Islam at the Metropolitan

Mukulika Banerjee (London School of Economics)
A visit to the Metropolitan Museum of Art in New York in May 2011 was especially rewarding as I was allowed a preview of a soon-to-be-reopened section that will showcase the Met’s treasured collections from the Muslim world. This wing will compliment the Museum’s other collections from other great world civilizations, Greek and Roman, Egyptian, European and so on. But rather than ‘Islamic Arts’ the new wing will be called ‘Arts of the Arab Lands, Turkey, Iran, Central Asia, and later South Asia’. Innocuous as this innovation might seem to the casual visitor, it demonstrates a contemporary and fresh take on how we define and locate our understanding of the Muslim world and its civilisations. As Curator Dr. Navina Haider puts it, “Islam is much larger than a few countries put together; it is a religion, a philosophical system, whose meaning cannot be exhausted through artefacts.” Besides, unlike other civilizations, Islam does not coincide with a specific territory or country, it can be found as much in New York as in Tehran or Istanbul. The cluster of rooms are thus organised to reflect this. Each room houses the treasures from specific countries but also leads into and is flanked by others to which it is related in chronology, politics and influence.
Even under dustsheets and partitioned by temporary walls, the new wing looked truly sumptuous. Highlights include a meticulous recreation with original materials of a nobleman’s house with its exquisite proportions and intricate carvings, the mihrab of a mosque from Isfahan, a 24 ft. Mughal carpet cascading down a regal stage of marble, exquisite vessels that celebrate the discovery of cobalt dye and numerous paintings, manuscripts, and carpets. In each display, the thought that has gone into showing these treasures for maximum effect is in evidence: the non-reflecting angle of the glass on the cabinets housing manuscripts, the star shape of another echoing the shape of the roof, the innovative material to cover the walls of a modestly proportioned room to enhance its importance, the grouping of objects by colour to draw our attention to their form and so on.
The piece de resistance is without doubt the Moroccan courtyard that was still being constructed during my visit. With exquisite care and patience, doors, lintels and walls were being chiselled and shaped by artists who had been invited specially from the Maghreb. In the same spirit, a contemporary young British sculptor had been commissioned to recreate the missing centrepiece on an ancient water basin in another room. In these examples one sees in action the philosophy of such a museum; not only will these galleries display treasures from the past but they will also establish their links into the present. These examples demonstrate that the formidable skills required for creating masterpieces continue to exist in unknown artists in our contemporary world, even though their only signature is to be found in the beauty of the displays and in their occasional poetic defiance of museum planning to introduce innovations during the making, that are even better than what was commissioned in the blueprints.

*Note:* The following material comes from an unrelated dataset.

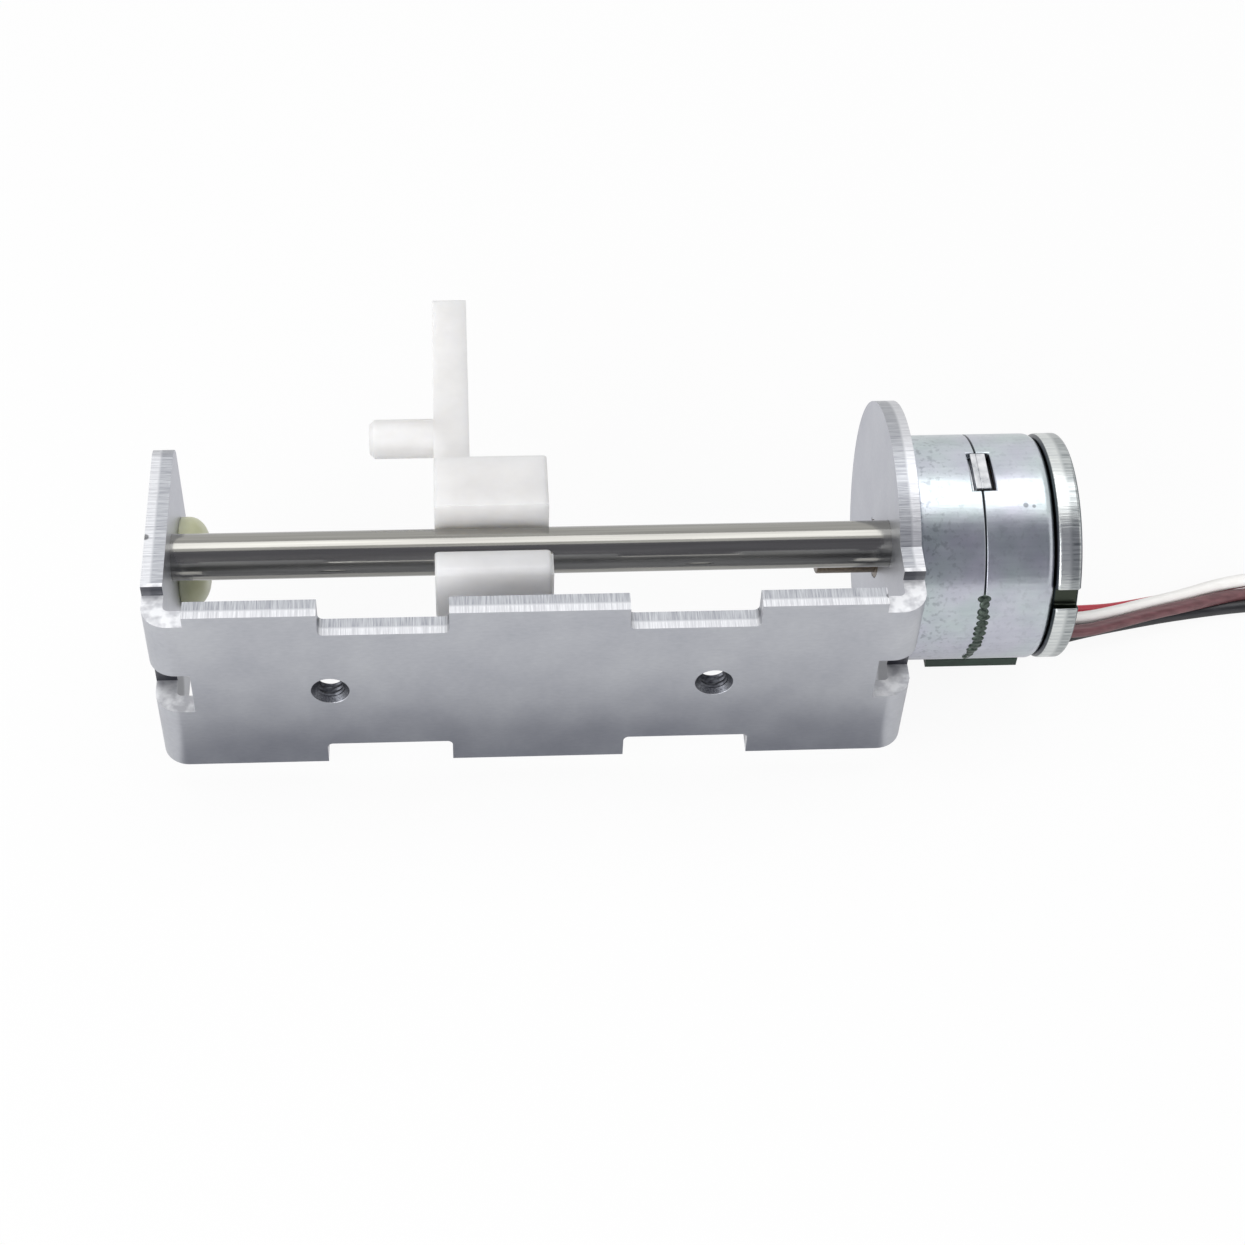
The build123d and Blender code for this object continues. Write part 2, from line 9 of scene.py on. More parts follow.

Thus this new gallery at the Met breathes fresh life into the idea of civilisation itself. By walking through these rooms, one learns that while coherent, bounded and ambitious, civilisations are also porous, cumulative and inclusive. The water basin made from older Roman mosaics that were bordered by more recent motifs and hues, now being restored to its full glory by the work of a contemporary Western sculptor, is the perfect example of this idea. If one of the main aspirations of the creators of this new gallery is to show that Islam is not to be found ‘out there’ but to be discovered in its influences and insights everywhere in the world, it is a success. In this it is also a fitting tribute to the hugely influential writings of the scholar Edward Said who taught at Columbia University, just a few blocks up the grid in Manhattan. Said argued in his book Orientalism that the Orient was a creation of the mind, an act of power, a geographical fiction, rather than a place we could find by travelling to it. If the naming of the gallery aspired to show the breadth of the Islamic civilisation, the visitor has to only glance underfoot to experience this viscerally. The floors in each room are made from stone sourced from those countries – pale pink sandstone from India, burgundy from Turkey or ochre from Egypt. But in the spirit of this new gallery, the transitions between them are made through thresholds and doorways that have been shaped in the rich variety of arches, which Islamic civilisation brought to them.